I wonder how much of your issue can be attributed to isolation. It's interesting that you managed to stop drinking when you were married, and managed to stay away from it for so long, but have an issue now. Maybe the issue isn't so much sobriety, but boredom.

I definitely get how sobriety can be a bit boring at times, but I find being in a satisfying relationship with my wife interesting enough that I don't really need alcohol or drugs lately. But a number of months ago she went away with our son for a couple days and it didn't take long before I reached for some of my whisky out of boredom. Similarly, last winter the doldrums got bad enough that I started experimenting with CBD oil and edibles. But once summer hit and I could get outside I didn't feel as much of a need.
 
Sobriety. Fucking. Sucks. - Ozzy Osbourne.

I wonder how much of your issue can be attributed to isolation. It's interesting that you managed to stop drinking when you were married, and managed to stay away from it for so long, but have an issue now. Maybe the issue isn't so much sobriety, but boredom.

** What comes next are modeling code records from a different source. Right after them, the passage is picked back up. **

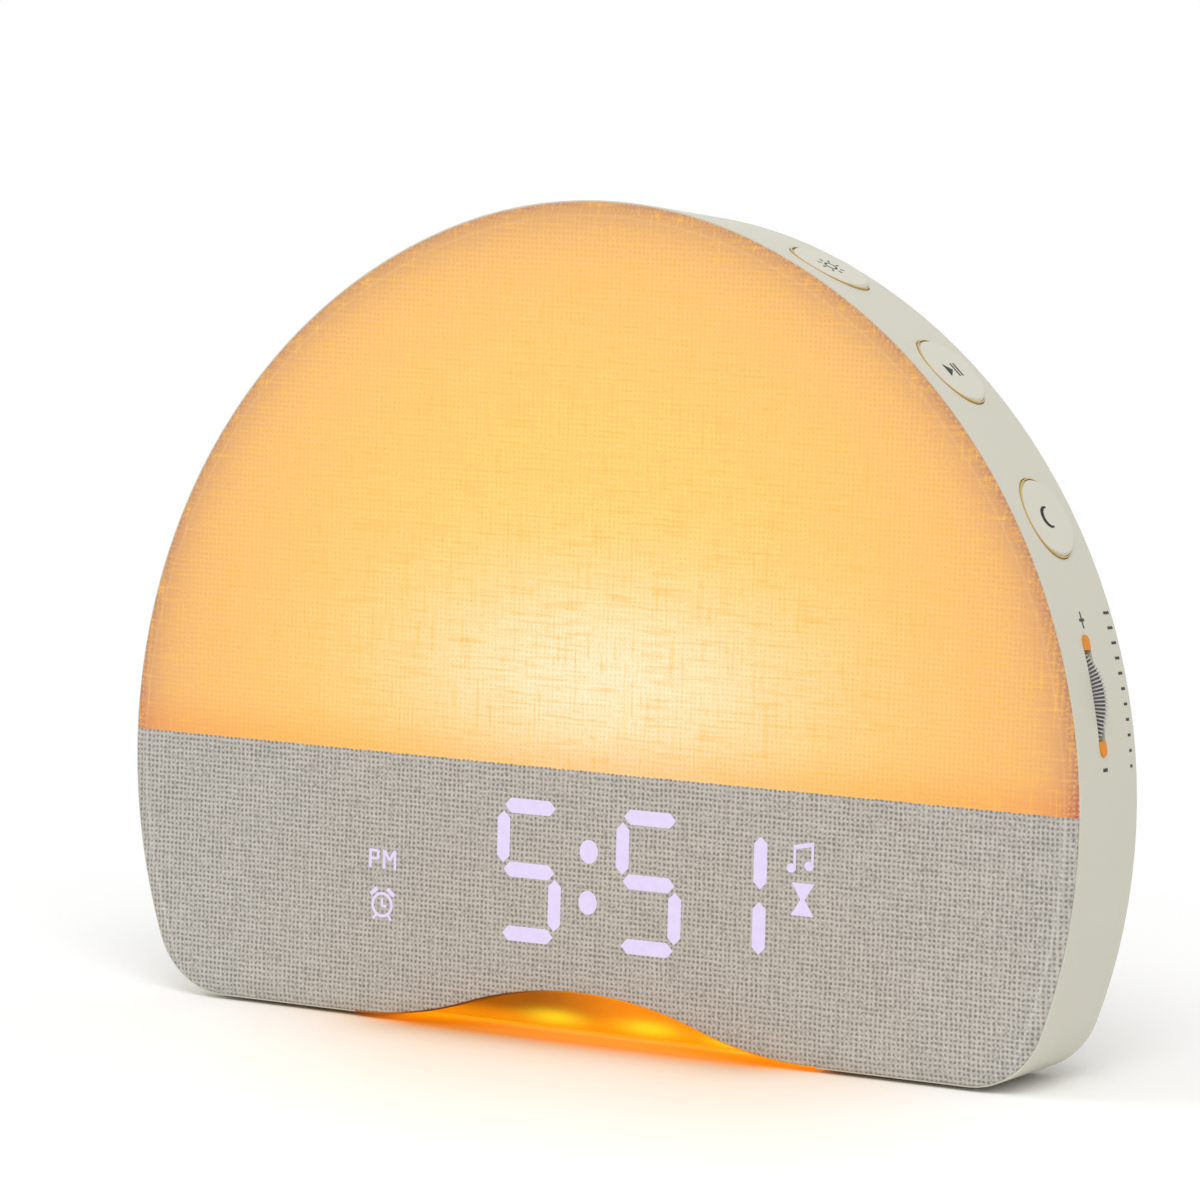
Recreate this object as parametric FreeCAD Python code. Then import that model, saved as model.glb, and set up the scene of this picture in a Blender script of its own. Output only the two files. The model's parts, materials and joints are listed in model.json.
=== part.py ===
import FreeCAD, Part
import math
import os

from FreeCAD import Vector

# Sunrise alarm clock, in millimetres. +Z is up, the cloth front faces -Y, and the button side is +X.
# The origin is on the ground under the middle of the clock, halfway from front to back.

# Outline of the case: a flat base, two rounded foot corners, two side arcs and a crown arc
case_height = 150.4
crown_radius = 90.6
side_radius = 105.5
join_angle = 68.5
foot_corner_radius = 15.1
rim_depth = 25.0
rim_taper = 2.4
case_wall = 2.4
foot_proud = 0.8

# Front panel
panel_proud = 0.8
panel_gap = 0.2
lip_wall = 0.45
cloth_thickness = 0.5
frame_depth = 4.0
edge_band = 2.0
edge_band_depth = 1.0
frame_ring = 3.8
frame_ledge = 3.0
plate_thickness = 2.0
pocket_corner = 4.0
case_ledge = 3.0
case_ledge_thickness = 1.5
seam_height = 48.5
seam_bar = 1.6
fit_gap = 0.2

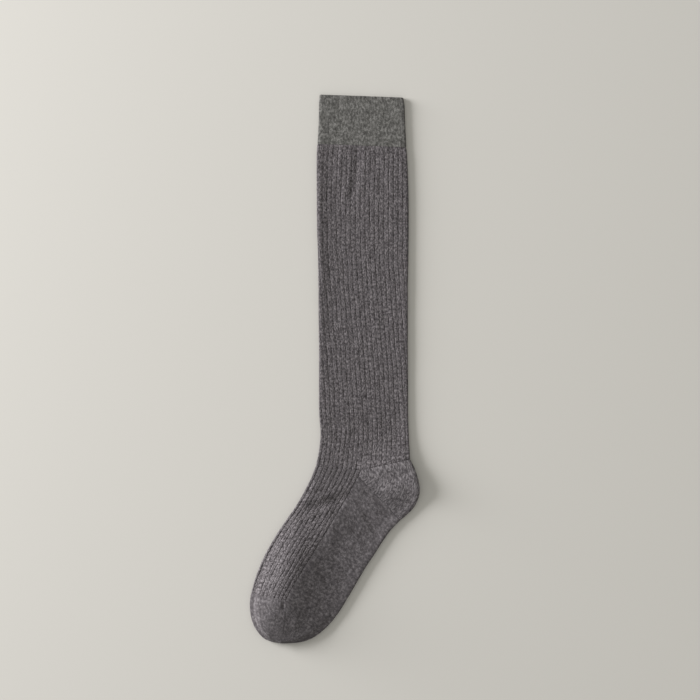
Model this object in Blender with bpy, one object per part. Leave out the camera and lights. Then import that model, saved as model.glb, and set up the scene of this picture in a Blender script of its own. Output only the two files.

I definitely get how sobriety can be a bit boring at times, but I find being in a satisfying relationship with my wife interesting enough that I don't really need alcohol or drugs lately. But a number of months ago she went away with our son for a couple days and it didn't take long before I reached for some of my whisky out of boredom. Similarly, last winter the doldrums got bad enough that I started experimenting with CBD oil and edibles. But once summer hit and I could get outside I didn't feel as much of a need.

Well, it seems I am only bored when I'm sober, and that I become interested in things only when I'm under the influence of something - be it this manic episode that I now feel has reached a dulling point, or some substance-induced euphoria. I was not always like this. I dimly recall being 13 and 14, before I got my first taste beer at 15. I was apparently not bored then, because I was writing like mad and developing my passions for literature and music, especially poetry and song lyrics, both the reading of and the writing.

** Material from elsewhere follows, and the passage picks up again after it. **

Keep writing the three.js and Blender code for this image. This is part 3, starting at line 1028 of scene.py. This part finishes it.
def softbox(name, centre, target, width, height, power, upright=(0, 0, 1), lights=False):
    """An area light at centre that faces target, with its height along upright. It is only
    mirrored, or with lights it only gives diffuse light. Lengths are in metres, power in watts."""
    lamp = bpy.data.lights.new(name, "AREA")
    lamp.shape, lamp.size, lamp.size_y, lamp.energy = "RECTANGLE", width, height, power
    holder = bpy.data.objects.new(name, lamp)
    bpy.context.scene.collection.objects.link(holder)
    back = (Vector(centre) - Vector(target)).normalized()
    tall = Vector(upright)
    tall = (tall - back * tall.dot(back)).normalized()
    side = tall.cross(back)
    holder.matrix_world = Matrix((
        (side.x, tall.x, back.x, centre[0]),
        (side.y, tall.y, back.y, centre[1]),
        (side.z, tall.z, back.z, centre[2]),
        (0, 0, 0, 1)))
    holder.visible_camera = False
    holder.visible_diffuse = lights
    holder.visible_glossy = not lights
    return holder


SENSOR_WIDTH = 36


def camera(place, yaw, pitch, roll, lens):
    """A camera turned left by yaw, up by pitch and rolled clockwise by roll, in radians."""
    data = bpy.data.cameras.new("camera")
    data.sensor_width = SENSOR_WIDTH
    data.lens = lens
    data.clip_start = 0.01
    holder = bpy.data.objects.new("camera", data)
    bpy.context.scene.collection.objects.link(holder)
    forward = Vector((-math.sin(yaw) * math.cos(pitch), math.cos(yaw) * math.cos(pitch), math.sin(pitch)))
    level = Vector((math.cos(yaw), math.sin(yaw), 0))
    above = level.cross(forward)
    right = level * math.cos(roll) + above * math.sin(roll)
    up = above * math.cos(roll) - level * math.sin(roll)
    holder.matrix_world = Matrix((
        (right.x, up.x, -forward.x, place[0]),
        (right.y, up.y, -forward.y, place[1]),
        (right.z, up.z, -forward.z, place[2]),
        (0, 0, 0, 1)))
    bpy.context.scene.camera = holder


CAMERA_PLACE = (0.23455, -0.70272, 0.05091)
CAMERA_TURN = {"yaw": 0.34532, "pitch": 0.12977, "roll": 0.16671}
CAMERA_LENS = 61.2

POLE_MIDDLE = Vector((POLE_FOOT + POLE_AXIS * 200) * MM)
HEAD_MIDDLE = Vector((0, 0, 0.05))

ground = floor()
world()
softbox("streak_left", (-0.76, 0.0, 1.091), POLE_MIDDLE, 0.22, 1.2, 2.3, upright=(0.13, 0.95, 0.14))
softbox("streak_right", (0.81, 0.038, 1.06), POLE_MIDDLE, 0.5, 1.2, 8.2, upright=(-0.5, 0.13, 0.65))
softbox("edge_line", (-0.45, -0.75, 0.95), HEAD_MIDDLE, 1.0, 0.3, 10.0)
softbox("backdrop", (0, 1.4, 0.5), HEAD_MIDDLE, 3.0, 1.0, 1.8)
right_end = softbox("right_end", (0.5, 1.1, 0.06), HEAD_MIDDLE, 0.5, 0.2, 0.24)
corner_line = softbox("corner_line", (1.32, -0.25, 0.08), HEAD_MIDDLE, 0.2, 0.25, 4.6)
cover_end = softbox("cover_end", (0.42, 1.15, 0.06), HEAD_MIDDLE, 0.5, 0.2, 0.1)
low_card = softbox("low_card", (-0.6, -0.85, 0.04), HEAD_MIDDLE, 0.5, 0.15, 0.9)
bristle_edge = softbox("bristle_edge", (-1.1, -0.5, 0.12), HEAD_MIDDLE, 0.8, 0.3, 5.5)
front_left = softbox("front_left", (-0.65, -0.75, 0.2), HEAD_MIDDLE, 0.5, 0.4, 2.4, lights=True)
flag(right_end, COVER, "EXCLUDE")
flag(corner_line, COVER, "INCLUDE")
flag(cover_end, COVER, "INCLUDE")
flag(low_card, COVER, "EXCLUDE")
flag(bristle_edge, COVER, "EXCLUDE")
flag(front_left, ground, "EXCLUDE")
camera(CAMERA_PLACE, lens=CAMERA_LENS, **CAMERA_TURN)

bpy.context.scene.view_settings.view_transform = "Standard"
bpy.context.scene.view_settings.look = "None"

I remember that fatal day when my friend Ed and I had our first brush with a beer keg. We both became wildly drunk and happy as larks. Nearly unconscious, and stumbling, we helped one another to wheel our bikes homeward. I had a brief love of weed from around 18 to early 20's. But it never did much for me after that. It is legal here in AZ, but I don't feel remotely compelled to buy it.

Ah well...I do realize how pathetic it is, and I should correct something before I forget: I do not mean to say my addiction(s) literally cannot be fixed. What I mean to say is that I have not yet arrived at a point where I want to get fixed.

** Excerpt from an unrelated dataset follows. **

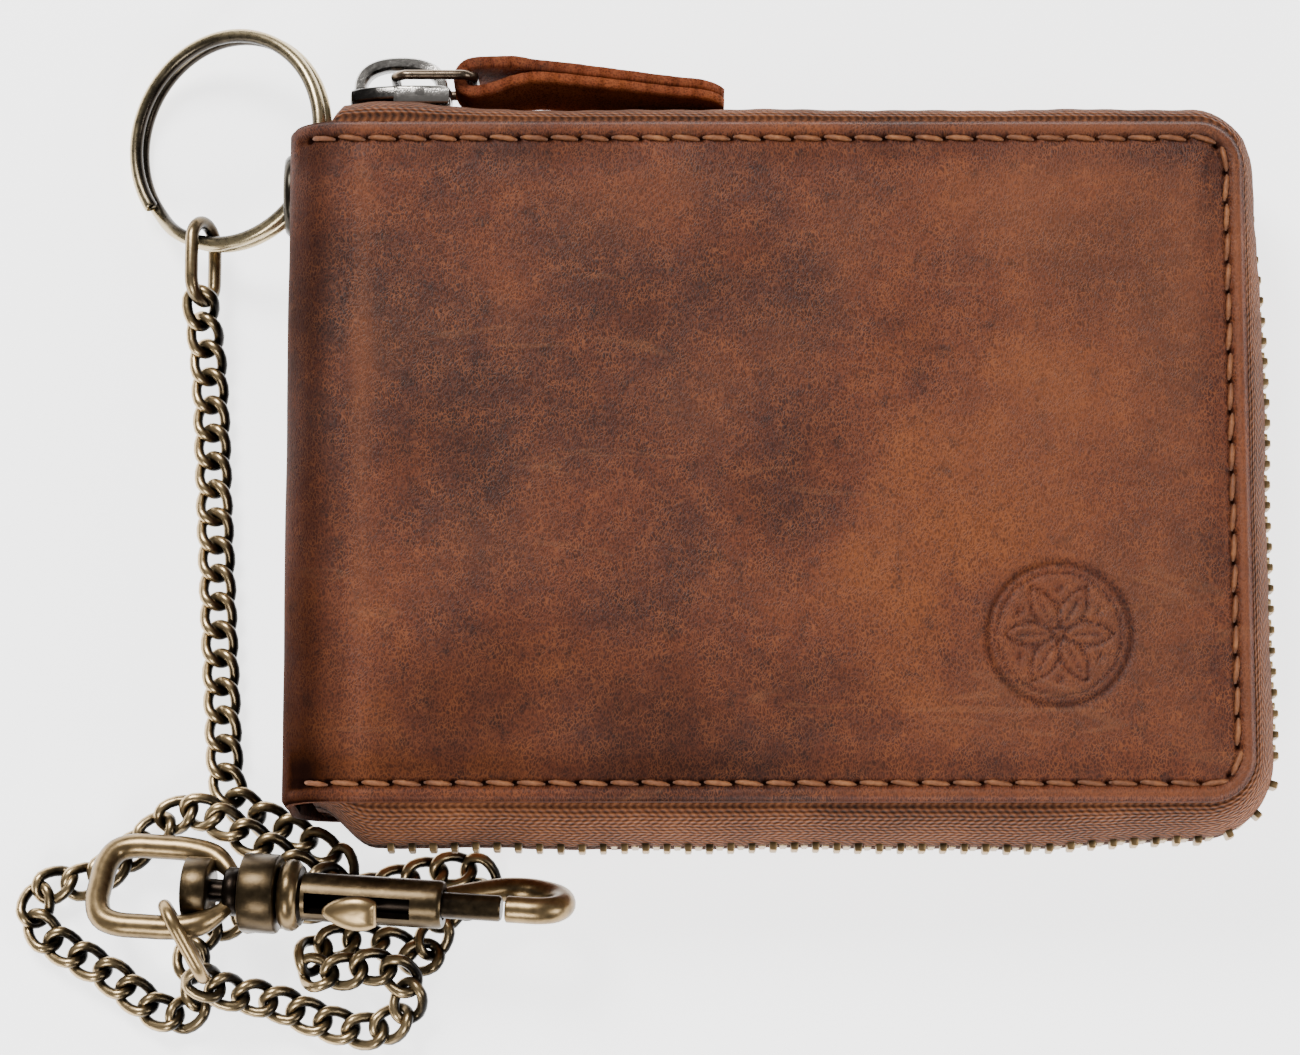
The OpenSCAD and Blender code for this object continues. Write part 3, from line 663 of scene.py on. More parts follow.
# ---------------------------------------------------------------- key ring and eyelet
C = np.array([-71.5, 46.6, 7.5])
UX = np.array([math.cos(tilt), 0, math.sin(tilt)])
deg = np.arange(-117, -117 + 693, 4.0)
off = np.where(deg < 215, -0.84, np.where(deg > 243, 0.84, -0.84 + 1.68 * smooth01((deg - 215) / 28)))
a = np.radians(deg)
p = C + 14.3 * (np.cos(a)[:, None] * UX + np.sin(a)[:, None] * np.array([0, 1.0, 0])) + off[:, None] * RN
v, f = ended(p, 0.92, 14, up=RN, round_=0.2)
# painted light: each wire brighter on its outer side, painted shade on its inner side
kc = (v - C) - np.outer((v - C) @ RN, RN)
key = Soup().add(v, f, att=(np.linalg.norm(kc, axis=1) - 14.2) * 0.62).make("split_ring", M_RING,
        "key_ring", "ring_metal")
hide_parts("key_ring")

EC = np.array([XL, 37.7, 12.2])
prof = [(1.9, 4.0), (0.4, 4.0), (-0.3, 4.1), (-0.75, 4.3), (-1.0, 4.65), (-0.95, 4.95), (-0.6, 5.35),
        (-0.15, 5.55), (0.1, 5.5), (0.1, 4.45), (1.9, 4.45), (1.9, 4.0)]
v, f = lathe(prof, EC, (1, 0, 0), (0, 0, 1), 56)
ey = Soup().add(v, f, att=np.repeat([-0.5, -0.4, -0.3, -0.1, 0.15, 0.1, -0.1, -0.2, -0.4, -0.4, -0.4, -0.4],
                                    56)).make("spine_eyelet", M_EYELET, "spine", "eyelet_metal", auto=40)
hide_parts("eyelet")
wash = [(1.62, 4.5), (1.62, 4.95), (1.78, 5.05), (1.95, 4.95), (1.98, 4.7), (1.95, 4.5), (1.62, 4.5)]
v, f = lathe(wash, EC, (1, 0, 0), (0, 0, 1), 48)
wa = Soup().add(v, f).make("eyelet_inner_washer", M_EYELET, "spine", "eyelet_metal", auto=40)
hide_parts("eyelet_washer")


# ---------------------------------------------------------------- leather covers
def edge_dist(x, y):
    """How far inside the cover's outline a point is; the spine side has no edge."""
    ax, ay = x - (XR - CR), np.abs(y) - (YH - CR)
    corner = np.hypot(np.maximum(ax, 0), np.maximum(ay, 0))
    return (CR - np.where((ax > 0) | (ay > 0), np.where((ax > 0) & (ay > 0), corner, np.maximum(ax, ay)),
                          np.maximum(ax, ay)))


def stitch_s(x, y):
    """Length along the stitch line at a point near it."""
    r = CR - STITCH_IN
    L1 = XR - CR + 60
    arc = math.pi / 2 * r
    ang = np.arctan2(np.maximum(np.abs(y) - (YH - CR), 0), np.maximum(x - (XR - CR), 0) + 1e-9)
    inc = (x > XR - CR) & (np.abs(y) > YH - CR)
    top = x + 60
    right = L1 + arc + (YH - CR) - np.abs(y)
    cor = L1 + arc * (1 - ang / (math.pi / 2))
    return np.where(inc, cor, np.where(np.abs(y) > YH - CR, top, right))


L_HALF = (XR - CR + 60) + math.pi / 2 * (CR - STITCH_IN) + (YH - CR)
N_ST = int(round(2 * L_HALF / 4.0))
PITCH = 2 * L_HALF / N_ST


def rosette(x, y):
    """How deep a point is in the pressed six-petal motif."""
    dx, dy = x - 37.5, y + 23.2
    r, a = np.hypot(dx, dy), np.arctan2(dy, dx)
    ring = bell(r - 9.2, 0.42) + 0.8 * bell(r - 8.0, 0.22)
    k = np.abs((a / (math.pi / 3)) % 1 - 0.5) * 2
    wid = 1.55 * np.sin(np.clip((r - 0.7) / 6.3, 0, 1) * math.pi) ** 0.8
    across = r * np.sin((1 - k) * math.pi / 6)
    edge = bell(across - wid, 0.26) * (r < 7.2) * (r > 0.5)
    vein = 0.7 * np.exp(-(across / 0.2) ** 2) * (r < 5.6) * (r > 1.6)
    dots = np.exp(-(((r - 5.9) / 0.45) ** 2 + (r * np.sin(k * math.pi / 6) / 0.45) ** 2))
    return np.clip(ring + edge + vein + dots, 0, 1)


def thickness(x):
    return np.where(x < SPINE_ENDS_AT, SPINE_LEATHER, COVER_LEATHER)


def lumps(x, y, seed):
    """Low uneven waves, the same for the same seed."""
    r = np.random.RandomState(seed)
    h = 0
    for k in range(9):
        wl = r.uniform(9, 40)
        q = r.uniform(0, 2 * math.pi)
        h = (h + wl / 40 * np.sin((x * math.cos(q) + y * math.sin(q)) * 2 * math.pi / wl
                                  + r.uniform(0, 6.28)))
    return h / 3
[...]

I'm dreading my inevitable crash back down to either mundane dullness or another battle with depression. I will either knuckle under due to probation and maintain, or succumb to utter silliness and throw caution to the wind...

We shall see! :joy:

And be happy with that wonderful family of yours! Those were my happiest days, especially when the boys were little.

OH! and now that I have more money, I am going to buy your book!